Global stock markets largely made steady gains this week as central banks remain on course to start relaxing monetary policy in the next few months.
According to the latest economic indicators there seems to be little reason for policymakers to keep interest rates at their current elevated level: inflation expectations continue to decline, and even the US jobs market – which has been surprisingly resilient in recent months – is starting to show some signs of weakness. An extension of OPEC (Organization of the Petroleum Exporting Countries) production cuts threatened to drive fresh increases in prices at the start of the week – a development that could lead to a rise in inflationary pressures. However, concerns about slowing global growth this year helped keep crude values in check.
United States
On Wall Street, the S&P 500 had gained 0.4% by Thursday’s close to reach another all-time high, although the Dow Jones Industrial Average ended trading 0.8% lower. Technology sector exuberance was relatively unharmed by news at the start of the week that regulators in the European Union had fined a major American electronics company almost US$2 billion (£1.56 billion) for anti-competitive practices in the music-streaming market. Comments to lawmakers from Federal Reserve chair, Jerome Powell, helped reassure investors that interest rate cuts were imminent, and markets currently expect the Fed to make its first downward move in June.
UK
In the UK, the FTSE 100 closed on Thursday 0.1% up for the week so far after latest data showed continued strength in Britain’s services sector. This suggested that the recession of the final six months of 2023 could be relatively short lived. In contrast, figures from the retail sector indicated further weakness in consumer spending in February, while corporate earnings statements from the construction industry highlighted the ongoing impact of higher borrowing costs. Chancellor Jeremy Hunt’s Budget statement on Wednesday did little to meaningfully change market sentiment, although the government is planning to introduce a British ISA (individual savings account), which will offer additional tax relief on investments in securities issued by UK-based entities.
Europe
In Frankfurt, the DAX index ended Thursday’s session up 0.6% for the week, while France’s CAC 40 gained 1%. European stocks reached new highs after the European Central Bank gave its strongest indication yet that interest rate cuts were around the corner. Policymakers again left rates on hold at Thursday’s meeting, but the ECB cut its inflation and growth forecasts for the eurozone in 2024. All eyes are now on the organisation’s next meeting in April.
Asia
In Asia, the Hang Seng index in Hong Kong fell 2.2% on concerns about growing geopolitical tension. In a key annual speech, government officials announced an increase in defence sector spending and appeared to remove a commitment to a peaceful resolution of the Taiwan question. However, there was some positive news in the shape of an unexpectedly strong increase in exports in February. Japan’s Nikkei 225 index of leading shares, meanwhile, declined 0.8% after breaching the 40,000-point barrier for the first time on Monday. Growing expectations of a Bank of Japan interest rate hike caused stocks in Tokyo to fall back towards the end of the week.

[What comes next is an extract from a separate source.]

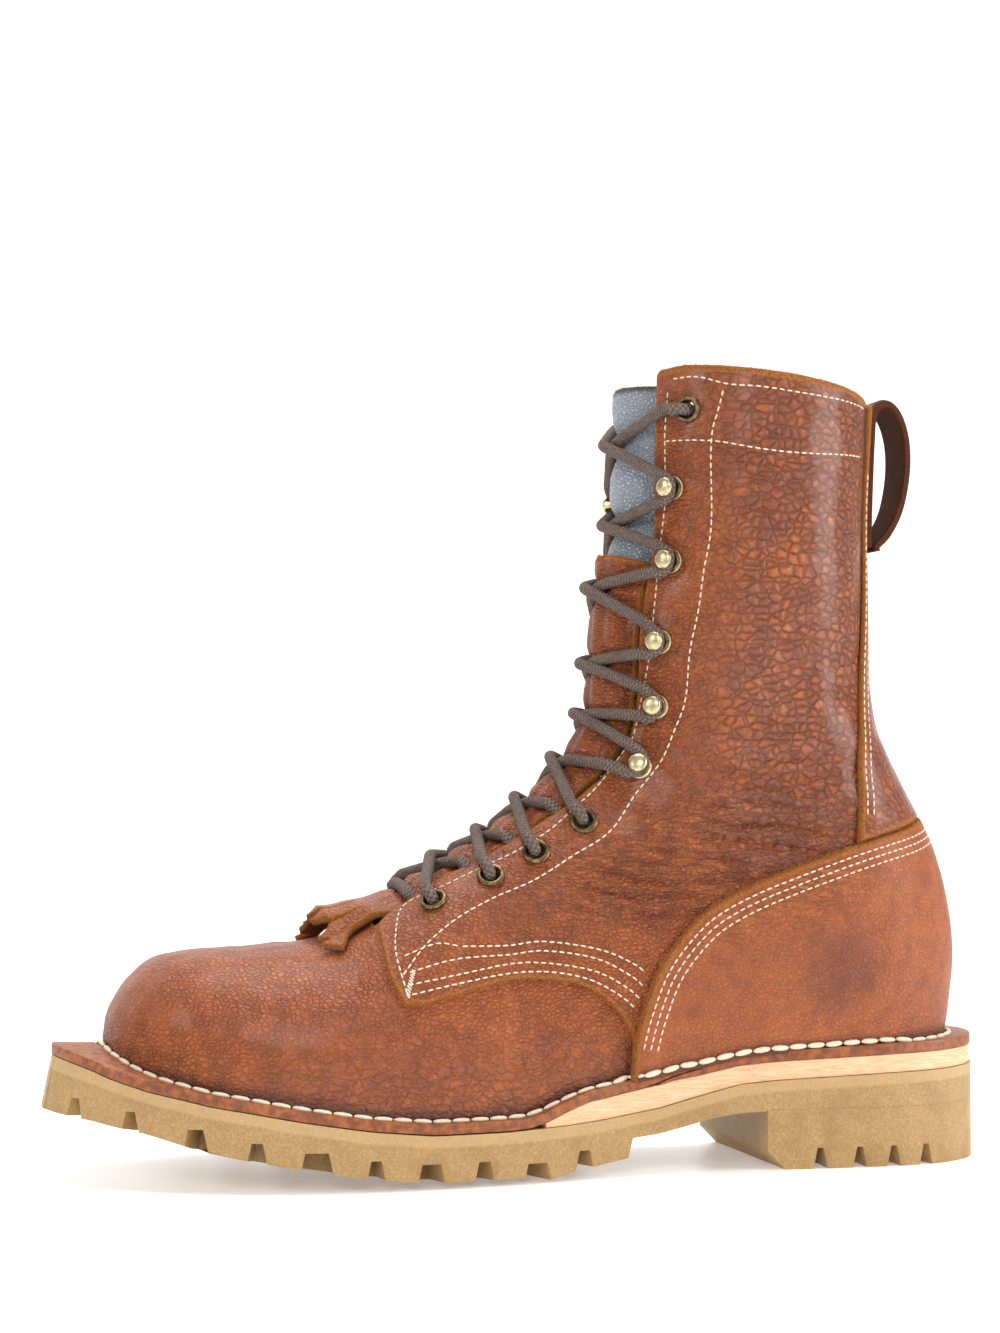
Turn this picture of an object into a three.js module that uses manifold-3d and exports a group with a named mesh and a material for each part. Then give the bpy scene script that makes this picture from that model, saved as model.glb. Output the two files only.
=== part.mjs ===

March 1 | March 7 | Change (%) | |
---|---|---|---|
FTSE 100 | 7682.5 | 7692.5 | 0.1 |
FTSE 250 | 19354.4 | 19584.0 | 1.2 |
S&P 500 | 5137.1 | 5157.4 | 0.4 |
Dow Jones | 39087.4 | 38791.4 | -0.8 |
DAX | 17735.1 | 17842.9 | 0.6 |
CAC 40 | 7934.2 | 8016.2 | 1.0 |
ACWI | 767.1 | 773.1 | 0.8 |
Hong Kong Hang Seng | 16589.4 | 16229.8 | -2.2 |
Nikkei 225 | 39910.8 | 39598.7 | -0.8 |
Note: all market data contained within the article is sourced from Bloomberg unless stated otherwise, data as at 7 March 2024.